• [Data]
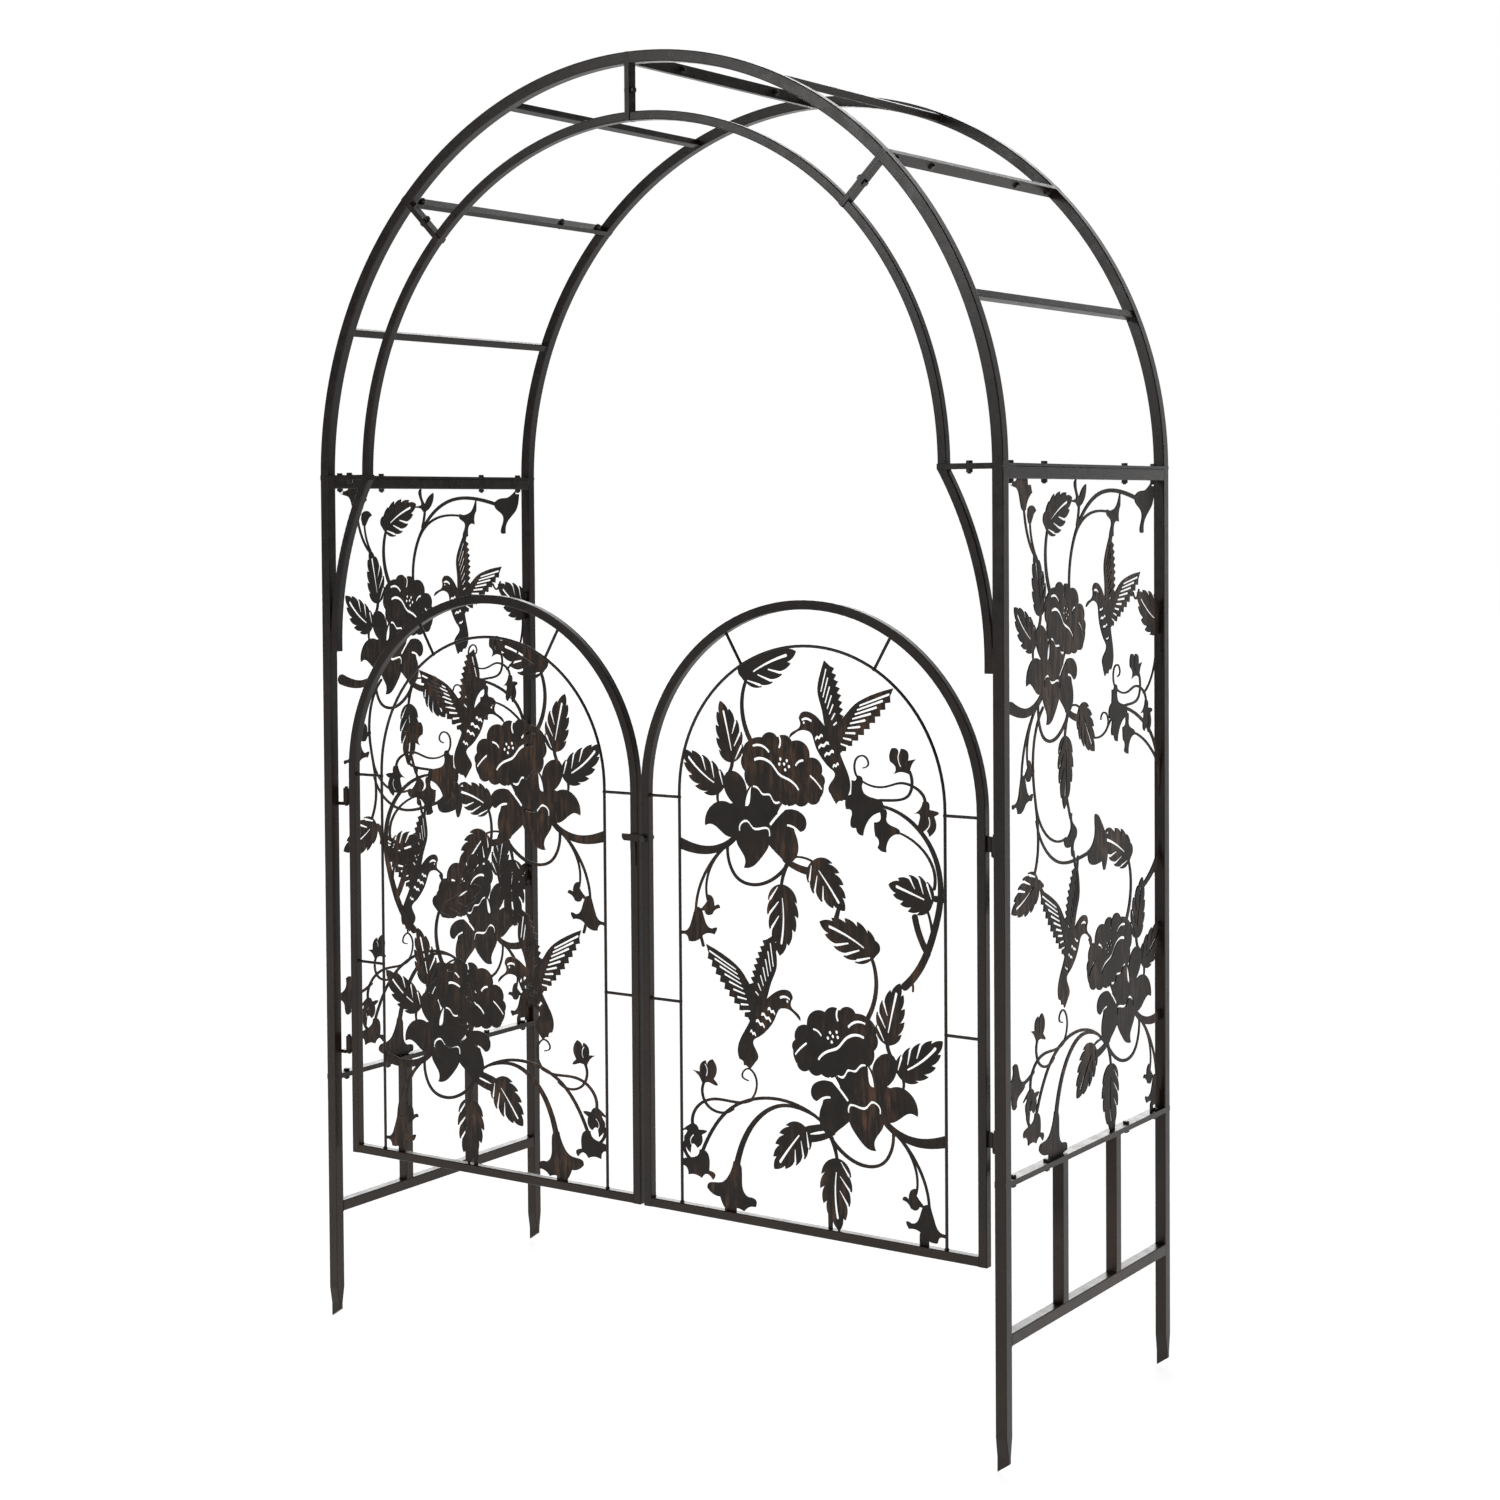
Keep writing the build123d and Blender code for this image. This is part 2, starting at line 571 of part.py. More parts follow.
def foot_group(at):
    """Low vines with two trumpets and two buds, and the tendril under the tail."""
    body = [
        stroke([(36, 38), (-4, 62), (-60, 73), (-112, 65), (-152, 44), (-184, 8), (-206, -34)], 4.5, 6, at),
        stroke([(20, 50), (-12, 62), (-50, 64), (-92, 42), (-122, 2), (-138, -46)], 2.6, 11, at),
        stroke([(-144, 46), (-176, 38), (-196, 48), (-204, 66), (-198, 86)], 4, 4.6, at),
        stroke([(-108, 65), (-142, 58), (-180, 58), (-206, 48), (-222, 28), (-222, 6)], 4, 5.4, at),
        stroke([(-110, 66), (-99, 86), (-102, 106), (-115, 115), (-126, 105), (-115, 96)], 3.2, 2.4, at),
        outline([[(-144, -38), (-150, -56), (-170, -76), (-194, -82)], [(-195, -88), (-180, -98)],
                 [(-170, -99), (-164, -112)], [(-156, -121), (-140, -113)], [(-124, -116), (-114, -108)],
                 [(-102, -106), (-101, -97)], [(-116, -92), (-128, -76), (-133, -40)]], at),
        outline([[(-210, -28), (-222, -42), (-247, -52)], [(-246, -58), (-236, -60)],
                 [(-232, -72), (-218, -70)], [(-206, -74), (-196, -66)], [(-184, -74), (-180, -66)],
                 [(-192, -60), (-202, -28)]], at),
        outline([[(-204, 82)], [(-190, 84), (-174, 81)], [(-182, 90), (-176, 108)],
                 [(-184, 122), (-191, 118)], [(-194, 106)], [(-197, 119), (-206, 113)],
                 [(-208, 99)], [(-222, 100), (-212, 94)]], at),
        outline([[(-227, 12), (-218, 12)], [(-212, 4), (-196, 3)], [(-206, -4), (-206, -18)],
                 [(-214, -26), (-222, -20)], [(-228, -36), (-238, -24)], [(-240, -10), (-234, 0)],
                 [(-248, -4), (-236, 6)]], at),
    ]
    cuts = [stroke([(-198, 112), (-194, 102), (-196, 94)], 2.4, 2.4, at),
            stroke([(-222, -6), (-228, -16), (-222, -26)], 2.4, 2.4, at)]
    return body, cuts


def cut_art(groups, extra_body, extra_cuts, limits):
    """Join all shapes, open the slits and trim the sheet to the frame round it."""
    body, cuts = list(extra_body), list(extra_cuts)
    for b, c in groups:
        body += b
        cuts += c
    with BuildSketch() as art:
        add(body)
        add(cuts, mode=Mode.SUBTRACT)
        add(limits, mode=Mode.INTERSECT)
    return art.sketch


# gate sheet, drawn about the leaf centre line with heights from its zero line
motif_z = gate_bottom + motif_rise * stretch[1]
GATE_LOW = (1.0, -422.0, 0.0, -1.0)
right_leaf = leaf((222, 405), (146, 431), 30, -4)
gate_groups = [
    blossom_group(HOME),
    bird((45.0, 650.0, 0.0, 1.0)),
    bell_group(HOME),
    blossom_group(GATE_LOW),
    bird((-93.0, 213.0, 6.4, -1.0)),
    foot_group(HOME),
    right_leaf,
]
gate_stems = [
    stroke([(174, 276), (206, 316), (224, 360), (236, 410), (236, 446), (224, 486), (196, 522),
            (160, 544), (130, 551)], 13, 4.2),
    stroke([(226, 430), (224, 462), (204, 490), (162, 512)], 5, 3.2),
    stroke([(192, 384), (202, 352), (214, 330)], 10, 10),
    stroke([(212, 400), (219, 380), (222, 348)], 3.4, 4),
    stroke([(176, 276), (186, 282), (188, 270)], 5, 3),
    stroke([(56, 386), (52, 372)], 6, 8),
    stroke([(228, 415), (250, 414)], 10, 8),
    stroke([(-60, 318), (-66, 306)], 8, 8),
    stroke([(38, -98), (38, -130)], 8, 7),
    stroke([(-150, -108), (-150, -130)], 22, 22),
    stroke([(206, -104), (206, -130)], 16, 16),
    stroke([(-204, 318), (-200, 305)], 5, 5),
    stroke([(-230, -6), (-240, -30), (-226, -48)], 4, 6),
    stroke([(60, 560), (76, 560)], 8, 8),
    stroke([(-8, 28), (20, 38), (38, 40)], 12, 10),
]
with BuildSketch() as leaf_limits:
    top = leaf_spring - motif_z
    low = gate_bottom + thin_tube + seat - motif_z
    inside = rod_r - rod / 2 - seat
    with Locations((0, top)):
        Circle(inside)
    with Locations((0, (low + top) / 2)):
        Rectangle(2 * inside, top - low)
gate_art = cut_art(gate_groups, gate_stems, [], leaf_limits.sketch)

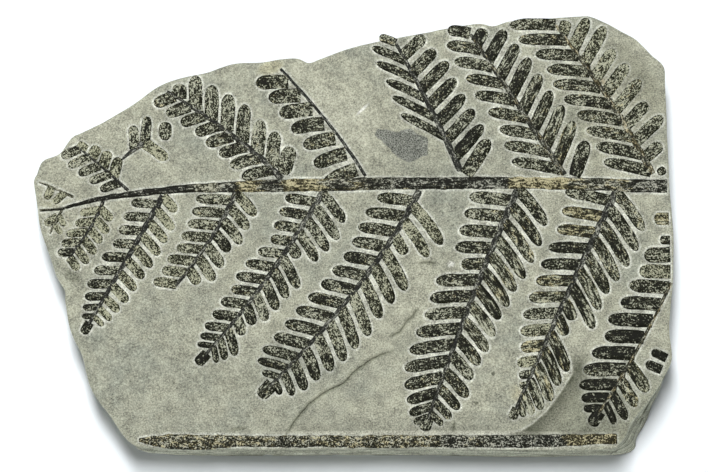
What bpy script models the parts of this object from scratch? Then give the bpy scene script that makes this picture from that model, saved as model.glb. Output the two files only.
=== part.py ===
"""Fossil fern plate: a slab of grey-green shale with a carbonised fern frond lying on its split face.

The frond's main rachis crosses the slab from left to right. Its pinnae stand above and below it, each a
thin rachis with two rows of strap-shaped pinnules. A second stem lies along the slab's lower edge, and a
few loose pinnules lie beside the frond. Every piece of plant is a thin flat film on the slab's top face.

The slab lies on its back: +Z is up out of the fossil face, +X runs along the main rachis to its thick
end, and the origin is the middle of the slab's underside.
"""

from dataclasses import dataclass
from math import cos, radians, sin

import bmesh
import bpy
import numpy as np
from mathutils import Vector

MM = 0.001

# Driving dimensions, in millimetres and degrees.
SLAB_THICKNESS = 18.0
FILM_THICKNESS = 0.6  # the carbonised plant
STEM_THICKNESS = 0.9  # the main rachis and the stem along the edge
CONTACT_GAP = 0.3  # between the slab's face and what lies on it
FOOT_SHARE = 0.42  # a pinnule's foot takes this share of its spacing, each side of its middle
RACHIS_END = 0.15  # a pinnule's foot stays this far inside the ends of its rachis
SAME_POINT = 0.05  # outline points closer than this are one point

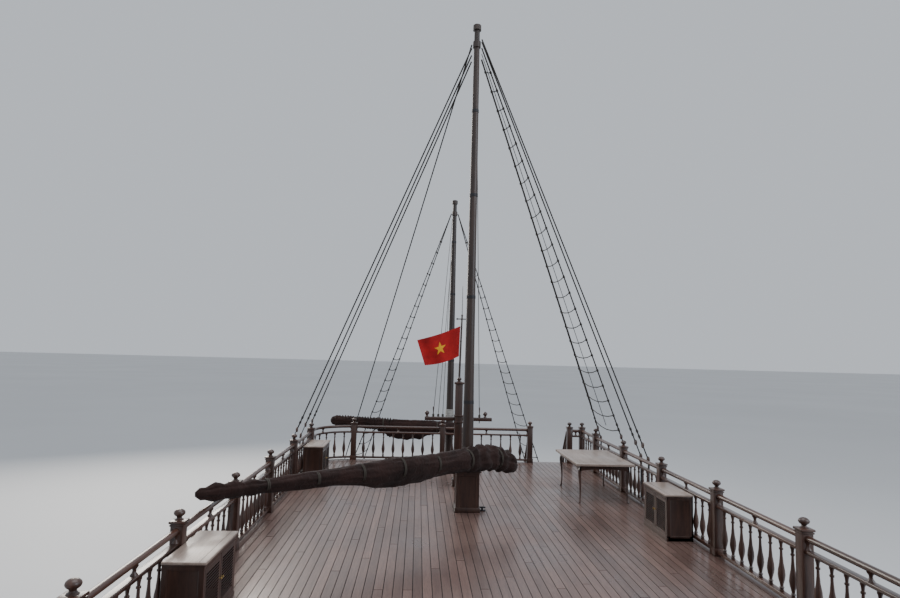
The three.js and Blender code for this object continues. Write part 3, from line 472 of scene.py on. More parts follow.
# %% Rope and cloth
def laid(name, colour, pitch, crown_light=1.25):
    """Laid rope, with painted shade in the grooves between its slanting strands and painted light on their
    crowns. pitch: metres from strand to strand.
    """
    material, tree, shader = graph(name)
    slanted = {"Vector": place_in(tree), "Rotation": (0.5, 0.35, 0.0)}
    slant = put(tree, "ShaderNodeMapping", slanted).outputs[0]
    strand = wave(tree, slant, 0.31 / pitch, 0.4, "Z")
    # the ramp's dark end is painted shade in the grooves between the strands, its light end painted light on
    # the strands' crowns
    dark, light = ([min(1, c * share) for c in colour] for share in (0.62, crown_light))
    wire(tree, shader, {"Base Color": ramp(tree, strand, [(0.1, dark), (0.7, light)]), "Roughness": 0.85,
                        "Normal": bump(tree, strand, pitch * 0.25, 0.9)})
    return material


def cloth(name, dark, light, threads=900, sheen=0.3):
    """Woven cloth: a fine crossed weave over soft, weathered patches."""
    material, tree, shader = graph(name)
    place = place_in(tree)
    patch = cloud(tree, place, 2.2, 7, Roughness=0.6)
    crease = cloud(tree, place, 11, 4, Distortion=1.4)
    weave = mix(tree, 0.5, *(wave(tree, place, threads / 6, 1.0, way) for way in ("Z", "DIAGONAL")))
    soft = bump(tree, crease, 0.022, 0.8, bump(tree, patch, 0.02, 0.6))
    wire(tree, shader, {"Base Color": ramp(tree, patch, [(0.3, dark), (0.72, light)]), "Roughness": 0.88,
                        "Specular IOR Level": 0.2, "Sheen Weight": sheen,
                        "Normal": bump(tree, weave, 0.0012, 0.6, soft)})
    return material


# %% The other finishes
IRON = plain("dark_iron", (0.035, 0.035, 0.038), 0.5, 0.7)
BRONZE = plain("bronze", (0.42, 0.27, 0.11), 0.34, 0.95)
BRASS = plain("old_brass", (0.45, 0.31, 0.12), 0.3, 0.95)
CAULK = plain("caulk", (0.010, 0.008, 0.008), 0.7, scale=30)
BOTTOM = plain("bottom_paint", (0.19, 0.035, 0.022), 0.6, scale=2.2, spots=0.4)
ROPE_DARK = laid("tarred_rope", (0.030, 0.025, 0.021), 0.022)
ROPE_LINE = laid("running_rope", (0.060, 0.050, 0.040), 0.014)
ROPE_PALE = laid("pale_rope", (0.42, 0.41, 0.39), 0.02)
SAIL_DARK = cloth("sail_cloth", (0.011, 0.006, 0.005), (0.036, 0.016, 0.013), sheen=0.08)


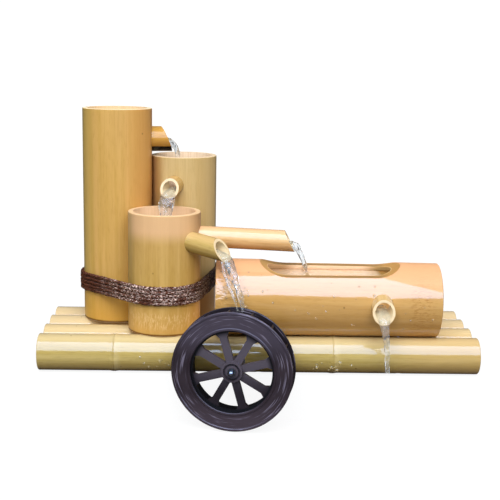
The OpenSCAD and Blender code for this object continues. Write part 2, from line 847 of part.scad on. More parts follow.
// Wheel back: the back plate with the vanes, pushed over the drum
module vane_plan() {
    inner = drum_r + fit;
    tip = wheel_r - 1.6;
    intersection() {
        translate([inner, vane_curve])
            difference() {
                circle(r = vane_curve + vane_t / 2);
                circle(r = vane_curve - vane_t / 2);
            }
        difference() {
            circle(r = tip);
            circle(r = inner);
        }
        translate([inner - 1, -vane_t])
            square([tip - inner + 2, ring_w / 2]);
    }
}

module wheel_back() {
    color("#3c363d")
        at_wheel() {
            rotate_extrude()
                polygon([[drum_r + fit, 0], [wheel_r - 0.8, 0], [wheel_r, 0.8],
                         [wheel_r, plate_t - 0.5], [wheel_r - 0.5, plate_t], [drum_r + fit, plate_t]]);
            translate([0, 0, plate_t / 2])
                linear_extrude(wheel_w - 1.5 * plate_t - fit)
                    for (i = [0 : vanes - 1])
                        rotate(i * 360 / vanes)
                            vane_plan();
        }
}

module hub_bush() {
    color("#c9a24a")
        at_wheel()
            translate([0, 0, bush_back])
                difference() {
                    cylinder(h = bush_front - bush_back, d = bush_d);
                    translate([0, 0, -over])
                        cylinder(h = wheel_w + over, d = axle_d + 2 * running_fit);
                }
}

module axle() {
    color("#c3c6ca")
        at_wheel()
            translate([0, 0, axle_back])
                cylinder(h = axle_front - axle_back, d = axle_d);
}

module collar(from, to, d) {
    translate([0, 0, from])
        difference() {
            cylinder(h = to - from, d = d);
            translate([0, 0, -over])
                cylinder(h = to - from + 2 * over, d = axle_d + 2 * fit);
        }
}

module axle_sleeve() {
    color("#5a5a5e")
        at_wheel()
            collar(seat_l + washer_t, bush_back - end_play, sleeve_d);
}

module seat_washer() {
    color("#c3c6ca")
        at_wheel()
            collar(seat_l, seat_l + washer_t, washer_d);
}

module front_washer() {
    color("#2b2b2b")
        at_wheel()
            collar(bush_front + end_play, nut_l, sleeve_d + 2);
}

// Domed nut: a hexagon with a ball-shaped cap and a blind hole for the axle
module domed_nut() {
    hex_h = 0.42 * nut_h;
    dome_r = 0.47 * nut_flats;
    color("#d6d8db")
        at_wheel()
            translate([0, 0, nut_l])
                difference() {
                    union() {
                        intersection() {
                            cylinder(h = hex_h, d = nut_flats / cos(30), $fn = 6);
                            cylinder(h = hex_h, d1 = nut_flats / cos(30), d2 = nut_flats + 0.3);
                        }
                        cylinder(h = nut_h - dome_r, r = dome_r);
                        translate([0, 0, nut_h - dome_r])
                            sphere(r = dome_r, $fn = 48);
                    }
                    translate([0, 0, -over])
                        cylinder(h = nut_h / 2 + over + fit, d = axle_d + 2 * fit);
                }
}

pole_front();
pole_second();
pole_third();
pole_back();
raft_dowels();
tall_tube();
medium_tube();
short_tube();
trough();
tall_spout();
medium_spout();
wheel_spout();
channel();
trough_spout();
rope_binding();
inlet_socket();
riser_hose();
riser_grommet();
tube_screws();
trough_screws();
wheel_front();
wheel_back();
hub_bush();
axle();
axle_sleeve();
seat_washer();
front_washer();
domed_nut();
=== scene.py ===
import math

import bpy
from mathutils import Matrix, Vector


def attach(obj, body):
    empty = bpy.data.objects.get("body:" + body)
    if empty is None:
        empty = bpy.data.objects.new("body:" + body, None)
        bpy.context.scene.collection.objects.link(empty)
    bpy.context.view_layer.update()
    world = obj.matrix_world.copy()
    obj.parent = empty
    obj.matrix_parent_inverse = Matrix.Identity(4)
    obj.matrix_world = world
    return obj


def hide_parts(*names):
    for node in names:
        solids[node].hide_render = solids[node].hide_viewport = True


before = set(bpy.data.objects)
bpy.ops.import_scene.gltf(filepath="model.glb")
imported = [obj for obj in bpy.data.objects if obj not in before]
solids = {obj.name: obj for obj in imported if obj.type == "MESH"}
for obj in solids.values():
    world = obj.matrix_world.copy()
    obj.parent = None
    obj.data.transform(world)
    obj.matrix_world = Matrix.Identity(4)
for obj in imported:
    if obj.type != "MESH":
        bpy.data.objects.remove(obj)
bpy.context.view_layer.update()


# Camera: it stands in front of the raft, a little higher than the tall tube, and looks down on the
# fountain. It is rolled by one degree.
camera_at = (-0.03505, -1.13026, 0.33745)
yaw, pitch, roll = (math.radians(angle) for angle in (1.255, 10.818, 0.992))
ahead = Vector((math.sin(yaw) * math.cos(pitch), math.cos(yaw) * math.cos(pitch), -math.sin(pitch)))
level = Vector((math.cos(yaw), -math.sin(yaw), 0))
above = level.cross(ahead)
right = math.cos(roll) * level + math.sin(roll) * above
upward = math.cos(roll) * above - math.sin(roll) * level
lens = bpy.data.cameras.new("photo_camera")
lens.sensor_width = 36
lens.lens = 74.61
camera = bpy.data.objects.new("photo_camera", lens)
bpy.context.scene.collection.objects.link(camera)
turned = Matrix((right, upward, -ahead)).transposed().to_4x4()
camera.matrix_world = Matrix.Translation(camera_at) @ turned
bpy.context.scene.camera = camera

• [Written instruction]
Exactly those lines that run from the line with "pole_front();" through the line with "obj.data.transform(world)" are to be reproduced; both end lines belong to the range.

• [The solution]
pole_front();
pole_second();
pole_third();
pole_back();
raft_dowels();
tall_tube();
medium_tube();
short_tube();
trough();
tall_spout();
medium_spout();
wheel_spout();
channel();
trough_spout();
rope_binding();
inlet_socket();
riser_hose();
riser_grommet();
tube_screws();
trough_screws();
wheel_front();
wheel_back();
hub_bush();
axle();
axle_sleeve();
seat_washer();
front_washer();
domed_nut();
=== scene.py ===
import math

import bpy
from mathutils import Matrix, Vector


def attach(obj, body):
    empty = bpy.data.objects.get("body:" + body)
    if empty is None:
        empty = bpy.data.objects.new("body:" + body, None)
        bpy.context.scene.collection.objects.link(empty)
    bpy.context.view_layer.update()
    world = obj.matrix_world.copy()
    obj.parent = empty
    obj.matrix_parent_inverse = Matrix.Identity(4)
    obj.matrix_world = world
    return obj


def hide_parts(*names):
    for node in names:
        solids[node].hide_render = solids[node].hide_viewport = True


before = set(bpy.data.objects)
bpy.ops.import_scene.gltf(filepath="model.glb")
imported = [obj for obj in bpy.data.objects if obj not in before]
solids = {obj.name: obj for obj in imported if obj.type == "MESH"}
for obj in solids.values():
    world = obj.matrix_world.copy()
    obj.parent = None
    obj.data.transform(world)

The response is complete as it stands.